Items from a data source ▸
====

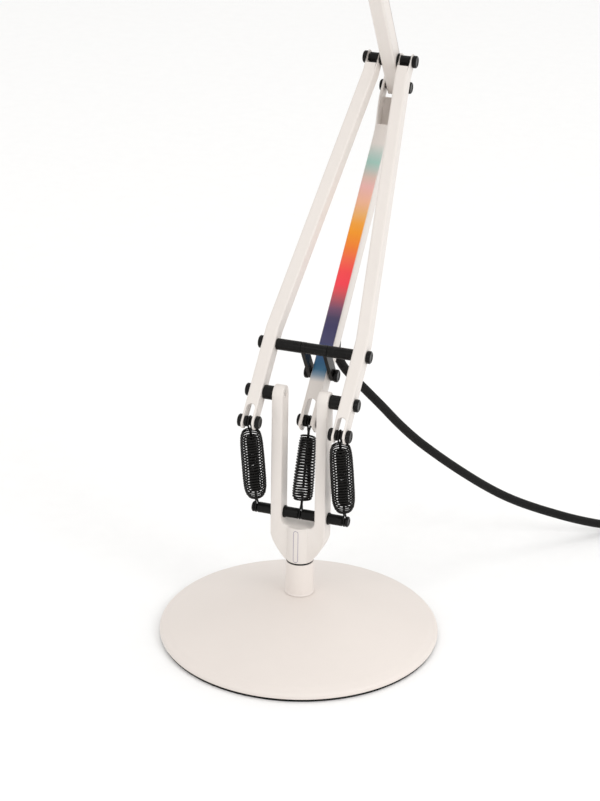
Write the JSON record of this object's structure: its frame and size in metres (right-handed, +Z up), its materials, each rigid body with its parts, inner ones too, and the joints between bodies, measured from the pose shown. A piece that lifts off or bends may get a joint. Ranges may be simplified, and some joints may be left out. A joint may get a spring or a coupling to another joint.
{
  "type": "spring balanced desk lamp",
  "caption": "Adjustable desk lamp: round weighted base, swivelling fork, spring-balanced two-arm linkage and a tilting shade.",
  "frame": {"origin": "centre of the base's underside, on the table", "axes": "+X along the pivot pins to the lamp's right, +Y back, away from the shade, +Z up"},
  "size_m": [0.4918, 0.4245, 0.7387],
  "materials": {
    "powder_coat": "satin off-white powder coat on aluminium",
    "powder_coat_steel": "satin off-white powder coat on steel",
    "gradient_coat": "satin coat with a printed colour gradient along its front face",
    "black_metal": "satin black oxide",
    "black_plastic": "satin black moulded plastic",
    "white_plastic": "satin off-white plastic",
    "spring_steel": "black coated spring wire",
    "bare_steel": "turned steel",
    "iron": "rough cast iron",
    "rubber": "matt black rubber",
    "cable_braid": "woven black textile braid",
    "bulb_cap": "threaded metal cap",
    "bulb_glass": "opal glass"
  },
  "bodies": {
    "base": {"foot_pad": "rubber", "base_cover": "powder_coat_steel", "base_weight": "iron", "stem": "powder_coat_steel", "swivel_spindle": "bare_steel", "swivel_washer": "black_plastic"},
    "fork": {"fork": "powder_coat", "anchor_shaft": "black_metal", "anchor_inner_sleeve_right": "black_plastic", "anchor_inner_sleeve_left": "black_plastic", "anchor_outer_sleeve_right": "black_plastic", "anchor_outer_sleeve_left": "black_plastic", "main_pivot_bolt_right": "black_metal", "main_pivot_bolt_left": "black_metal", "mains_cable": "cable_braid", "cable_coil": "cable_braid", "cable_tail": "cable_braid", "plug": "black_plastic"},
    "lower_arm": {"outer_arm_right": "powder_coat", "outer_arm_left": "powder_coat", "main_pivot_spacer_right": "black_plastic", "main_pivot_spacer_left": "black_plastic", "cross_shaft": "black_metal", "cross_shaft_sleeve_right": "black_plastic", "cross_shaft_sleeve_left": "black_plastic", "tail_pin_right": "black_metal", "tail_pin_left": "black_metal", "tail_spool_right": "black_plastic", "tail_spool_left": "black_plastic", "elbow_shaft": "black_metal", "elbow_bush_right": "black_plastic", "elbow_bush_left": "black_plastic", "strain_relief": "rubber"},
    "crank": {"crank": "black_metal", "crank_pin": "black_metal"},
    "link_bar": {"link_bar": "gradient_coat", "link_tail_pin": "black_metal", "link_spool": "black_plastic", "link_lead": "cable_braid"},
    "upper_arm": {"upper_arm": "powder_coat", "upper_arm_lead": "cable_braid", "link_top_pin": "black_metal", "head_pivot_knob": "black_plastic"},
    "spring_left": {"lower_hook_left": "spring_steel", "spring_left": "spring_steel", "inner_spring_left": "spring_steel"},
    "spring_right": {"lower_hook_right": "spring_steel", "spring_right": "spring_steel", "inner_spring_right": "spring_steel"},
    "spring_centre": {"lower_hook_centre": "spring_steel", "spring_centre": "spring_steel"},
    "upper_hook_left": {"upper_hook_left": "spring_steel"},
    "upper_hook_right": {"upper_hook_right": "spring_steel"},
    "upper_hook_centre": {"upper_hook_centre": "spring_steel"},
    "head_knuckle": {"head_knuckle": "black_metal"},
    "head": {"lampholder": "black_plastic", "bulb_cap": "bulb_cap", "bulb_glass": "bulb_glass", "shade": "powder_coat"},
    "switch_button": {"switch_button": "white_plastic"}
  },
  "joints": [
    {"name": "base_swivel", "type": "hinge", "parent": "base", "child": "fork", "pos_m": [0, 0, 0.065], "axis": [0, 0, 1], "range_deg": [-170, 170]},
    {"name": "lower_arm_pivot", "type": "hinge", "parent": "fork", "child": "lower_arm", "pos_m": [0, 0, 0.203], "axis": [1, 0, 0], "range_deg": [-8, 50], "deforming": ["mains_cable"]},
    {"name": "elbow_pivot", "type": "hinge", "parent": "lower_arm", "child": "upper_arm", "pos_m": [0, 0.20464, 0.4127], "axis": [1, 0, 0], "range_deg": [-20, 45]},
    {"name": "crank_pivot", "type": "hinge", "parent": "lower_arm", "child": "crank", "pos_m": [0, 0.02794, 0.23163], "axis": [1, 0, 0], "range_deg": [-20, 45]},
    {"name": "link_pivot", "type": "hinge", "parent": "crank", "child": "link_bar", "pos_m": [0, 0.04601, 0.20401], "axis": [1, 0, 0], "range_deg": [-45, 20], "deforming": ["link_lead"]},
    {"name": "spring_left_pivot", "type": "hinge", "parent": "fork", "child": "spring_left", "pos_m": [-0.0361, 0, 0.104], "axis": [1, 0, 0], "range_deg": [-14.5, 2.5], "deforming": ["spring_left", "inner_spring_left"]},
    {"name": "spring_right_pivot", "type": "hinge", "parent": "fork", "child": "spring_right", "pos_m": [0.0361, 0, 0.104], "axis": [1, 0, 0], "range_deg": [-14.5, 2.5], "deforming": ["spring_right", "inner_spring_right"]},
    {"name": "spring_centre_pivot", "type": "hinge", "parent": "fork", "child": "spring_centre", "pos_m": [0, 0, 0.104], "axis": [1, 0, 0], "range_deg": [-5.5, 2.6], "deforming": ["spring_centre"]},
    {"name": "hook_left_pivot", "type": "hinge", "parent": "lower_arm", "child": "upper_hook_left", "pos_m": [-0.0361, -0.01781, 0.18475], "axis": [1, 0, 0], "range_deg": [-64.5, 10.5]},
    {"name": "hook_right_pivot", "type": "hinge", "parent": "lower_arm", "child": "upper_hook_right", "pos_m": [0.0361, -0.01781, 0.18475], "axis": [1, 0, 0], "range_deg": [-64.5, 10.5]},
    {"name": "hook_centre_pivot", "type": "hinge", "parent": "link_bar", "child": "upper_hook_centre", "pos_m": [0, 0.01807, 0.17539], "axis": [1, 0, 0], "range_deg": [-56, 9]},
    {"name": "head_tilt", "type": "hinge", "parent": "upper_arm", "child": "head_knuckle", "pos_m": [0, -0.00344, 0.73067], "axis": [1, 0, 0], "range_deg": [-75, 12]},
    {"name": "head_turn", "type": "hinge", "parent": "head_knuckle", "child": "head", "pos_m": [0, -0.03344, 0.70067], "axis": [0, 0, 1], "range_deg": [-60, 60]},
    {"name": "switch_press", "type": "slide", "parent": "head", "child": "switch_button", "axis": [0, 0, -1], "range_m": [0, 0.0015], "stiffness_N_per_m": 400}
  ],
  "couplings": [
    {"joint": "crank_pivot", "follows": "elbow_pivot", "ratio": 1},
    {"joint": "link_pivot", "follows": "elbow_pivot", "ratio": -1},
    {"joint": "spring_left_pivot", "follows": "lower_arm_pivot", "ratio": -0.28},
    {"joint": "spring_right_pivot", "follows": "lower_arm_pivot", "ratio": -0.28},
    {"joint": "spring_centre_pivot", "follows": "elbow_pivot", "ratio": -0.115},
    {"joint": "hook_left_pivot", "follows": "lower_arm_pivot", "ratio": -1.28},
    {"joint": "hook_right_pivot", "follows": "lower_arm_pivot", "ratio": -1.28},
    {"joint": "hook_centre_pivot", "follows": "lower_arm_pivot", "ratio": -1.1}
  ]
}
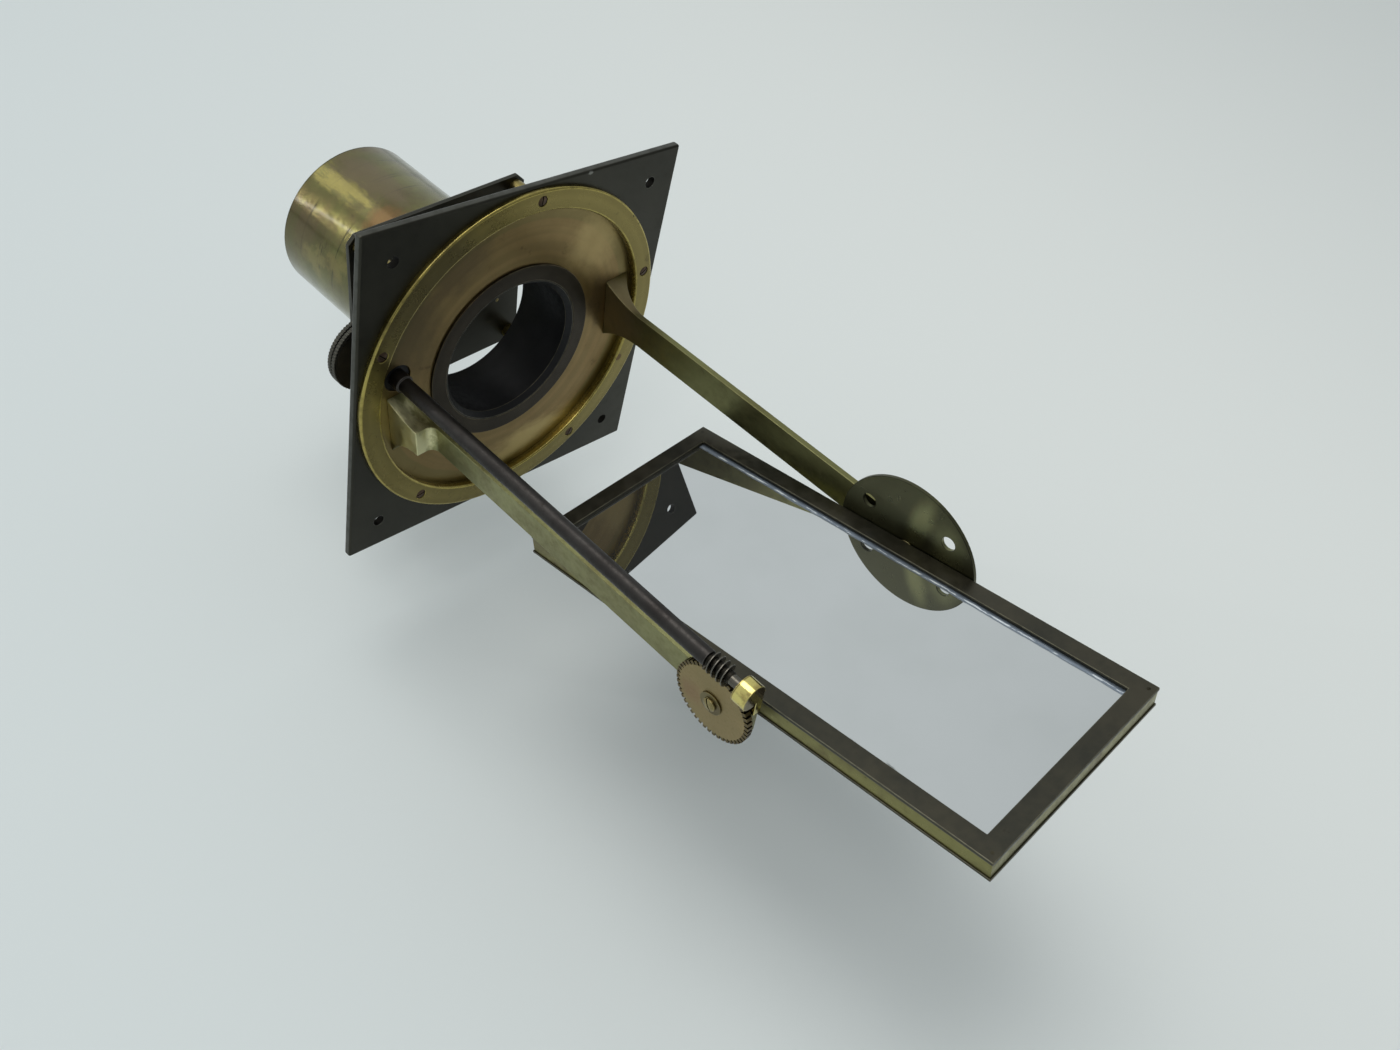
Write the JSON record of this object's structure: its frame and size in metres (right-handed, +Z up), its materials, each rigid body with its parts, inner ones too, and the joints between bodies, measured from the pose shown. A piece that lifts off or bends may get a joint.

====

Goal ▸
Write out the full set of records exactly as given.

Solution to this exercise ▸
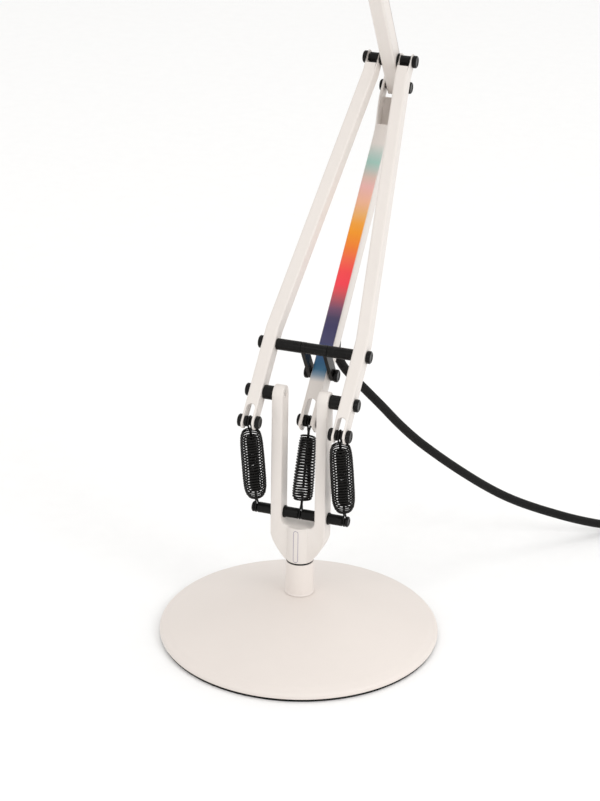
Write the JSON record of this object's structure: its frame and size in metres (right-handed, +Z up), its materials, each rigid body with its parts, inner ones too, and the joints between bodies, measured from the pose shown. A piece that lifts off or bends may get a joint. Ranges may be simplified, and some joints may be left out. A joint may get a spring or a coupling to another joint.
{
  "type": "spring balanced desk lamp",
  "caption": "Adjustable desk lamp: round weighted base, swivelling fork, spring-balanced two-arm linkage and a tilting shade.",
  "frame": {"origin": "centre of the base's underside, on the table", "axes": "+X along the pivot pins to the lamp's right, +Y back, away from the shade, +Z up"},
  "size_m": [0.4918, 0.4245, 0.7387],
  "materials": {
    "powder_coat": "satin off-white powder coat on aluminium",
    "powder_coat_steel": "satin off-white powder coat on steel",
    "gradient_coat": "satin coat with a printed colour gradient along its front face",
    "black_metal": "satin black oxide",
    "black_plastic": "satin black moulded plastic",
    "white_plastic": "satin off-white plastic",
    "spring_steel": "black coated spring wire",
    "bare_steel": "turned steel",
    "iron": "rough cast iron",
    "rubber": "matt black rubber",
    "cable_braid": "woven black textile braid",
    "bulb_cap": "threaded metal cap",
    "bulb_glass": "opal glass"
  },
  "bodies": {
    "base": {"foot_pad": "rubber", "base_cover": "powder_coat_steel", "base_weight": "iron", "stem": "powder_coat_steel", "swivel_spindle": "bare_steel", "swivel_washer": "black_plastic"},
    "fork": {"fork": "powder_coat", "anchor_shaft": "black_metal", "anchor_inner_sleeve_right": "black_plastic", "anchor_inner_sleeve_left": "black_plastic", "anchor_outer_sleeve_right": "black_plastic", "anchor_outer_sleeve_left": "black_plastic", "main_pivot_bolt_right": "black_metal", "main_pivot_bolt_left": "black_metal", "mains_cable": "cable_braid", "cable_coil": "cable_braid", "cable_tail": "cable_braid", "plug": "black_plastic"},
    "lower_arm": {"outer_arm_right": "powder_coat", "outer_arm_left": "powder_coat", "main_pivot_spacer_right": "black_plastic", "main_pivot_spacer_left": "black_plastic", "cross_shaft": "black_metal", "cross_shaft_sleeve_right": "black_plastic", "cross_shaft_sleeve_left": "black_plastic", "tail_pin_right": "black_metal", "tail_pin_left": "black_metal", "tail_spool_right": "black_plastic", "tail_spool_left": "black_plastic", "elbow_shaft": "black_metal", "elbow_bush_right": "black_plastic", "elbow_bush_left": "black_plastic", "strain_relief": "rubber"},
    "crank": {"crank": "black_metal", "crank_pin": "black_metal"},
    "link_bar": {"link_bar": "gradient_coat", "link_tail_pin": "black_metal", "link_spool": "black_plastic", "link_lead": "cable_braid"},
    "upper_arm": {"upper_arm": "powder_coat", "upper_arm_lead": "cable_braid", "link_top_pin": "black_metal", "head_pivot_knob": "black_plastic"},
    "spring_left": {"lower_hook_left": "spring_steel", "spring_left": "spring_steel", "inner_spring_left": "spring_steel"},
    "spring_right": {"lower_hook_right": "spring_steel", "spring_right": "spring_steel", "inner_spring_right": "spring_steel"},
    "spring_centre": {"lower_hook_centre": "spring_steel", "spring_centre": "spring_steel"},
    "upper_hook_left": {"upper_hook_left": "spring_steel"},
    "upper_hook_right": {"upper_hook_right": "spring_steel"},
    "upper_hook_centre": {"upper_hook_centre": "spring_steel"},
    "head_knuckle": {"head_knuckle": "black_metal"},
    "head": {"lampholder": "black_plastic", "bulb_cap": "bulb_cap", "bulb_glass": "bulb_glass", "shade": "powder_coat"},
    "switch_button": {"switch_button": "white_plastic"}
  },
  "joints": [
    {"name": "base_swivel", "type": "hinge", "parent": "base", "child": "fork", "pos_m": [0, 0, 0.065], "axis": [0, 0, 1], "range_deg": [-170, 170]},
    {"name": "lower_arm_pivot", "type": "hinge", "parent": "fork", "child": "lower_arm", "pos_m": [0, 0, 0.203], "axis": [1, 0, 0], "range_deg": [-8, 50], "deforming": ["mains_cable"]},
    {"name": "elbow_pivot", "type": "hinge", "parent": "lower_arm", "child": "upper_arm", "pos_m": [0, 0.20464, 0.4127], "axis": [1, 0, 0], "range_deg": [-20, 45]},
    {"name": "crank_pivot", "type": "hinge", "parent": "lower_arm", "child": "crank", "pos_m": [0, 0.02794, 0.23163], "axis": [1, 0, 0], "range_deg": [-20, 45]},
    {"name": "link_pivot", "type": "hinge", "parent": "crank", "child": "link_bar", "pos_m": [0, 0.04601, 0.20401], "axis": [1, 0, 0], "range_deg": [-45, 20], "deforming": ["link_lead"]},
    {"name": "spring_left_pivot", "type": "hinge", "parent": "fork", "child": "spring_left", "pos_m": [-0.0361, 0, 0.104], "axis": [1, 0, 0], "range_deg": [-14.5, 2.5], "deforming": ["spring_left", "inner_spring_left"]},
    {"name": "spring_right_pivot", "type": "hinge", "parent": "fork", "child": "spring_right", "pos_m": [0.0361, 0, 0.104], "axis": [1, 0, 0], "range_deg": [-14.5, 2.5], "deforming": ["spring_right", "inner_spring_right"]},
    {"name": "spring_centre_pivot", "type": "hinge", "parent": "fork", "child": "spring_centre", "pos_m": [0, 0, 0.104], "axis": [1, 0, 0], "range_deg": [-5.5, 2.6], "deforming": ["spring_centre"]},
    {"name": "hook_left_pivot", "type": "hinge", "parent": "lower_arm", "child": "upper_hook_left", "pos_m": [-0.0361, -0.01781, 0.18475], "axis": [1, 0, 0], "range_deg": [-64.5, 10.5]},
    {"name": "hook_right_pivot", "type": "hinge", "parent": "lower_arm", "child": "upper_hook_right", "pos_m": [0.0361, -0.01781, 0.18475], "axis": [1, 0, 0], "range_deg": [-64.5, 10.5]},
    {"name": "hook_centre_pivot", "type": "hinge", "parent": "link_bar", "child": "upper_hook_centre", "pos_m": [0, 0.01807, 0.17539], "axis": [1, 0, 0], "range_deg": [-56, 9]},
    {"name": "head_tilt", "type": "hinge", "parent": "upper_arm", "child": "head_knuckle", "pos_m": [0, -0.00344, 0.73067], "axis": [1, 0, 0], "range_deg": [-75, 12]},
    {"name": "head_turn", "type": "hinge", "parent": "head_knuckle", "child": "head", "pos_m": [0, -0.03344, 0.70067], "axis": [0, 0, 1], "range_deg": [-60, 60]},
    {"name": "switch_press", "type": "slide", "parent": "head", "child": "switch_button", "axis": [0, 0, -1], "range_m": [0, 0.0015], "stiffness_N_per_m": 400}
  ],
  "couplings": [
    {"joint": "crank_pivot", "follows": "elbow_pivot", "ratio": 1},
    {"joint": "link_pivot", "follows": "elbow_pivot", "ratio": -1},
    {"joint": "spring_left_pivot", "follows": "lower_arm_pivot", "ratio": -0.28},
    {"joint": "spring_right_pivot", "follows": "lower_arm_pivot", "ratio": -0.28},
    {"joint": "spring_centre_pivot", "follows": "elbow_pivot", "ratio": -0.115},
    {"joint": "hook_left_pivot", "follows": "lower_arm_pivot", "ratio": -1.28},
    {"joint": "hook_right_pivot", "follows": "lower_arm_pivot", "ratio": -1.28},
    {"joint": "hook_centre_pivot", "follows": "lower_arm_pivot", "ratio": -1.1}
  ]
}
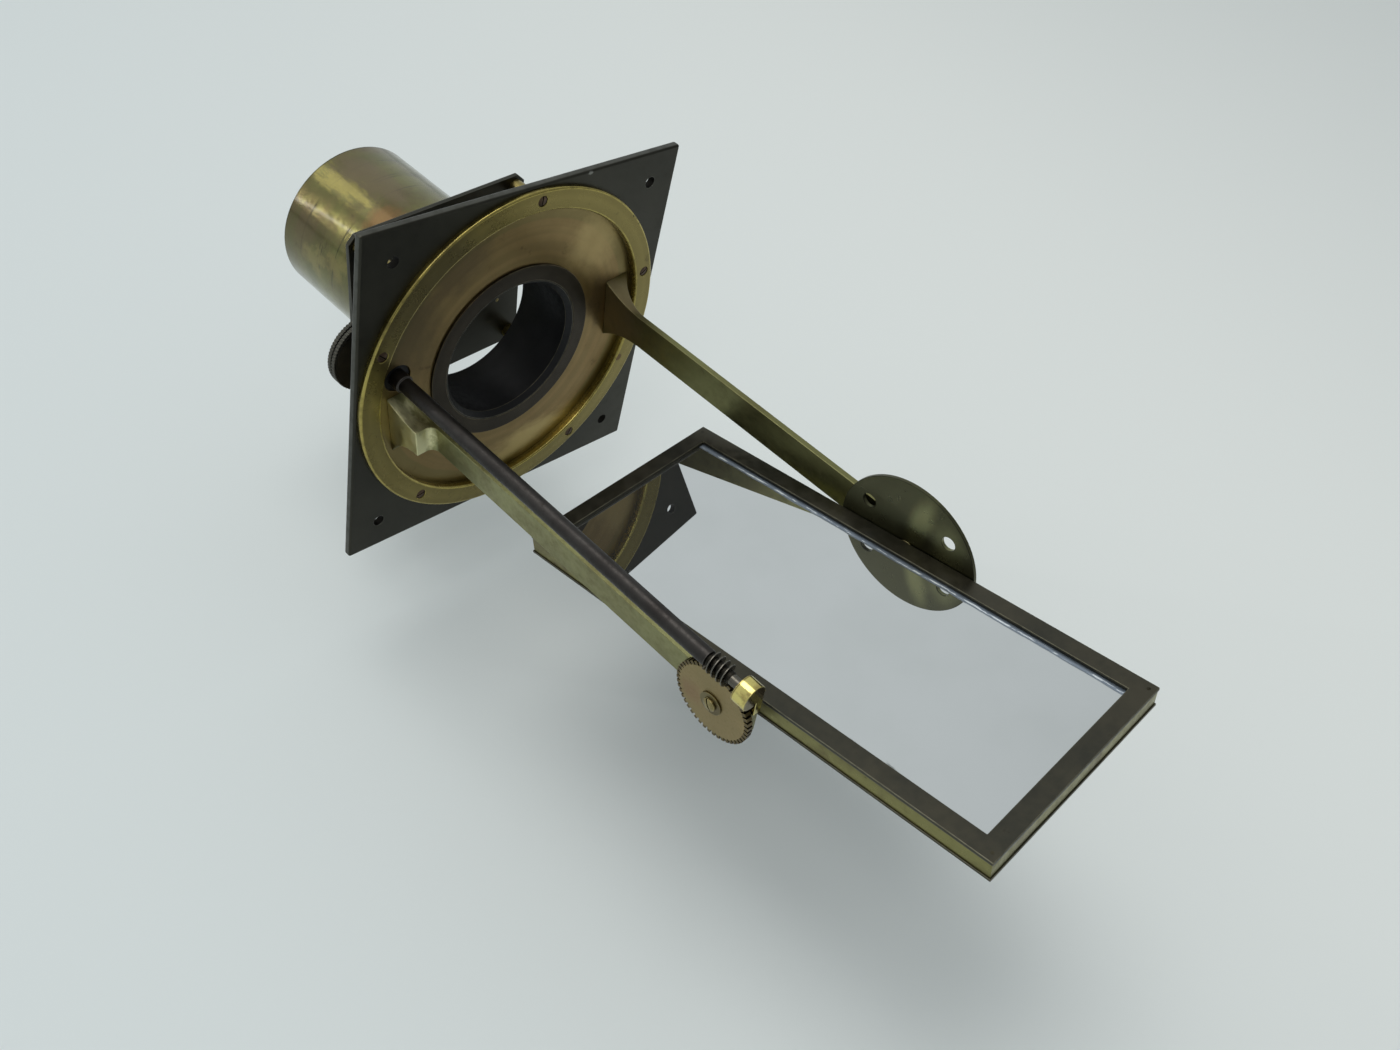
Write the JSON record of this object's structure: its frame and size in metres (right-handed, +Z up), its materials, each rigid body with its parts, inner ones too, and the joints between bodies, measured from the pose shown. A piece that lifts off or bends may get a joint.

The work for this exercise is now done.